Je ne suis pas un expert de la politique russe, et n’entend pas le devenir; mais j’ai déjà pu lire ce genre de discours chez d’autres journalistes ou experts; ce discours – dont la thématique est souvent reprise dans les arguments de Serguei Lavrov – tend à justifier en partie l’agression de l’Ukraine par Poutine du fait de l’expansion de l’Union Européenne, et corollairement de son rapprochement des frontières de la Russie, avec l’implantation de l’OTAN dans des zones de plus en plus proches des frontières de la Russie. La Russie aurait donc été encouragée à agresser l’Ukraine pour qu’elle n’entre pas dans le giron de l’OTAN. Bon, je veux bien… Mais lorsque Poutine a unilatéralement annexé la Crimée (partie de l’Ukraine depuis Krouchtchev), il ne me semble pas qu’il était question d’OTAN. Pas plus lors de son agression de la Géorgie en 2008, alors que la Géorgie n’a pas de frontière commune avec l’OTAN ou l’UE. D’ailleurs certaines institutions en ont indirectement félicité le dirigeant russe en lui attribuant des évènements sportifs à visibilité internationale, Admettons toutefois que Gianni Infantino a fait pire – ou en tous cas aussi peu élégant – depuis…
On néglige souvent la vision très différente du monde que différents dirigeants ont adopté. Poutine, Xi, et plus récemment Trump ont des visions d’un monde divisé en zones d’influences. La Russie, c’est « ici », et autour de la Russie gravitent des pays qui sont plus ou moins directement soumis à la zone d’influence russe; des idiots utiles, comme la Biélorussie et son président Loukatchenko.

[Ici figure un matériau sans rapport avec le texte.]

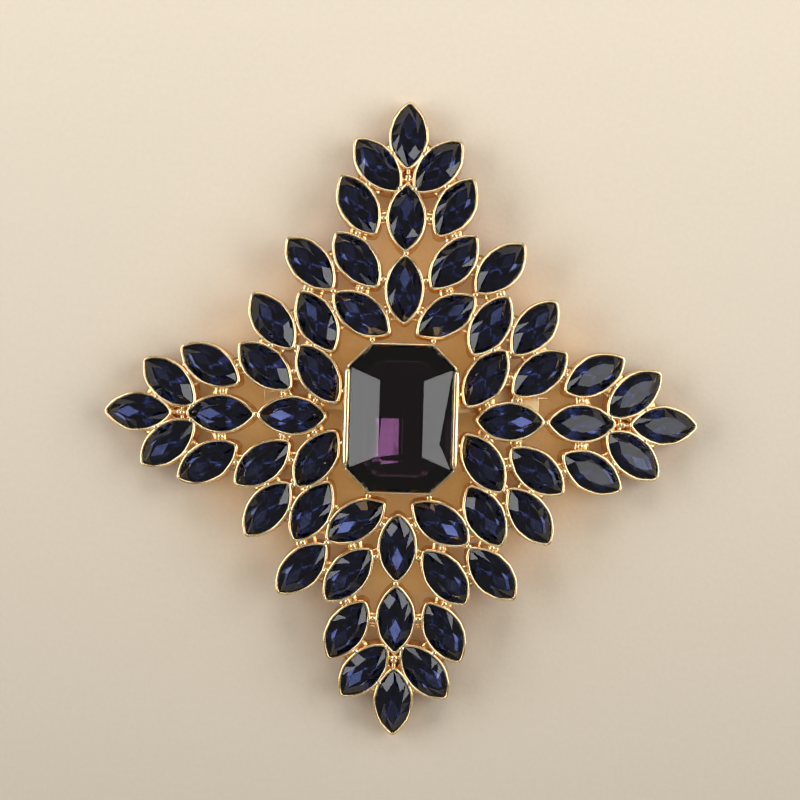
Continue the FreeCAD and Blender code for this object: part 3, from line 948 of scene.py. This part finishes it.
@dataclass
class Bridges:
    """Cast metal between the cups: round bars, low webs in the narrow gaps, and beads at the rims."""

    cups: list[NavetteCup]
    centre: CentreCup
    webs: Shell
    beads: Shell
    reach: float = 2.0
    skin: float = 0.35
    embed: float = 0.2
    bar_radius: float = 0.45
    bar_height: float = 1.5
    bar_waist: float = 0.22
    bar_steps: int = 6
    bar_sides: int = 12
    wide_gap: float = 0.75
    upper_radius: float = 0.34
    upper_height: float = 2.2
    bead_radius: float = 0.42
    bead_height: float = 2.5
    bead_flatness: float = 0.9
    bead_wobble: float = 0.16
    bead_waves: float = 900.0
    bead_steps: int = 8
    bead_sides: int = 14
    web_reach: float = 1.3
    web_embed: float = 0.2
    web_low: float = 0.8
    web_top: float = 2.15
    web_sag: float = 0.22
    web_steps: int = 8

    def joints(self) -> list[Joint]:
        """Find every narrow gap.

        Returns:
            One joint for each pair of cups that come close.
        """
        settings = [self.centre, *self.cups]
        rings = [np.array(each.outline(self.skin, self.bar_height))[:, :2] for each in settings]
        found = []
        for one in range(len(settings)):
            for other in range(one + 1, len(settings)):
                gaps = np.linalg.norm(rings[one][:, None] - rings[other][None], axis=2) / MM
                first, second = np.unravel_index(gaps.argmin(), gaps.shape)
                gap = float(gaps[first, second])
                if gap < self.reach:
                    found.append(Joint(settings[one], settings[other], int(first), int(second), gap))
        return found

    def ends(self, joint: Joint, height: float) -> tuple[Vector, Vector]:
        """Both ends of a joint, sunk into the walls.

        Args:
            joint: the two cups and where they come close.
            height: height over the base of the second cup, which is never the centre one.

        Returns:
            A point in each cup's wall, at one level.
        """
        end = joint.other.outline(self.skin - self.embed, height)[joint.second]
        start = joint.one.outline(self.skin - self.embed, height)[joint.first]
        if joint.one is self.centre:
            start.z = end.z
        return start, end

    def build_bar(self, joint: Joint, height: float, radius: float) -> None:
        """Cast one round bar, waisted in its middle.

        Args:
            joint: where it goes.
            height: its axis over the cups' bases.
            radius: its radius at both ends.
        """
        start, end = self.ends(joint, height)
        line = (end - start).normalized()
        aside = line.cross(Vector((0, 0, 1))).normalized()
        upward = aside.cross(line)
        rings = []
        for step in range(self.bar_steps + 1):
            share = step / self.bar_steps
            swell = radius * MM * (1 - self.bar_waist * math.sin(math.pi * share))
            middle = start.lerp(end, share)
            points = [
                middle + (aside * math.cos(angle) + upward * math.sin(angle)) * swell
                for angle in (-2 * math.pi * turn / self.bar_sides for turn in range(self.bar_sides))
            ]
            rings.append(self.webs.ring(points, WearAndShade.BAR))
        self.webs.lofted(rings)

    def build_bead(self, joint: Joint) -> None:
        """Set one bead in a joint.

        Args:
            joint: where it goes.
        """
        start, end = self.ends(joint, self.bead_height)
        middle, radius = (start + end) / 2, self.bead_radius * MM
        rings = []
        for step in range(1, self.bead_steps):
            tilt = math.pi * step / self.bead_steps
            level = middle - Vector((0, 0, math.cos(tilt) * radius * self.bead_flatness))
            points = []
            for turn in range(self.bead_sides):
                angle = 2 * math.pi * turn / self.bead_sides
                out = Vector((math.cos(angle), math.sin(angle), 0)) * math.sin(tilt) * radius
                uneven = 1 + self.bead_wobble * noise.noise((level + out) * self.bead_waves)
                points.append(level + out * uneven)
            # The bead grows lighter toward its top: rubbing wear with a painted highlight, its lower
            # side in painted shade.
            wear_and_highlight = WearAndShade.BEAD + (WearAndShade.FULL - WearAndShade.BEAD) * step / self.bead_steps
            rings.append(self.beads.ring(points, wear_and_highlight))
        self.beads.lofted(rings)

    def build_web(self, joint: Joint) -> None:
        """Fill the narrow part of a gap with a low web.

        Args:
            joint: the two cups and where they come close.
        """
        rows = [
            (joint.one.outline(self.web_embed, height), joint.other.outline(self.web_embed, height))
            for height in (self.web_low, self.web_top)
        ]
        one_count, other_count = len(rows[0][0]), len(rows[0][1])
        spots: list[tuple[int, int]] = []
        for way, nearest in ((-1, 1), (1, 0)):
            for step in range(nearest, self.web_steps + 1):
                index = (joint.first + way * step) % one_count
                facing = (joint.second - way * step) % other_count
                if (rows[1][0][index] - rows[1][1][facing]).length / MM > self.web_reach:
                    break
                spots.insert(0 if way < 0 else len(spots), (index, facing))
        if len(spots) < 2:
            return
        rings = []
        for index, facing in spots:
            low_one, low_other = rows[0][0][index], rows[0][1][facing]
            top_one, top_other = rows[1][0][index], rows[1][1][facing]
            sag = (top_one + top_other) / 2 - Vector((0, 0, self.web_sag * MM))
            rings.append(self.webs.ring([low_one, top_one, sag, top_other, low_other], WearAndShade.WEB))
        self.webs.lofted(rings)

    def build(self) -> None:
        """Cast a bar, a web and a bead into every narrow gap, and a second bar where it is wider."""
        for joint in self.joints():
            self.build_bar(joint, self.bar_height, self.bar_radius)
            if joint.one is not self.centre:
                self.build_web(joint)
            self.build_bead(joint)
            if joint.gap > self.wide_gap:
                self.build_bar(joint, self.upper_height, self.upper_radius)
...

L’Ukraine avec un président russophile n’eût probablement jamais été attaquée par Poutine, car elle restait dans la zone d’influence russe; en revanche, avec un gouvernement plutôt démocratique, elle risque de se tourner vers l’Occident, et doit donc être matée. Peu importent les raisons réelles ou fictives que l’on va invoquer, il n’est pas tolérable d’avoir une frontière commune avec un état qui n’est pas sous la zone d’influence russe. L’Union Européenne est dans cette optique un réel danger pour des autocrates comme Poutine, ou même Trump, car leur structure de gouvernance collégiale est assez séduisante pour des états comme l’Ukraine, même si cette structure s’accompagne de lourdeurs administratives.
Poutine a probablement plus peur de l’Union Européenne que de l’OTAN; après tout, les bases militaires de l’OTAN en Turquie, en Pologne et en Norvège, sont déjà à quelques kilomètres de sa frontière, alors que l’Ukraine n’avait, jusqu’à l’attaque par la Russie, pas encore été candidate à l’adhésion au traité de l’Atlantique Nord. L’Union Européenne en revanche est dangereuse parce que subversive aux yeux de dirigeants autocrates comme Poutine ou Trump. Elle donne l’impression aux habitants qu’ils pourraient décider de leur propre sort, et obtenir des avantages substantiels. Cette menace incite la Russie à inonder l’Europe Occidentale de cyberattaques et de tentatives de déstabilisation et de désinformation, comme récemment lors de la manipulation de l’opinion roumaine lors d’élections présidentielles.
Paul-Henri Arni a raison de rappeler certaines erreurs qu’ont pu commettre les Occidentaux dans leurs relations avec la Russie. La principale erreur, à mon avis, date de l’époque post-soviétique, alors que le peuple russe crevait de faim sous le gouvernement de Boris Eltsine, et qu’un rapprochement avec l’Europe occidentale eût été très bienvenu. Ce rapprochement n’a pas eu lieu, l’Europe avait d’autres soucis, et la Russie restait encore dans les esprits associée à la guerre froide.
Mais peu importent finalement les causes profondes de ce conflit. Je pense qu’aucune raison ne peut légitimer l’attaque militaire unilatérale d’un pays souverain, et je ne suis pas seul de cet avis. Le défaut du propos du journaliste est de passer sous silence (comme le fait Donald Trump d’ailleurs) ce fait avéré et indiscutable : la Russie est le pays agresseur.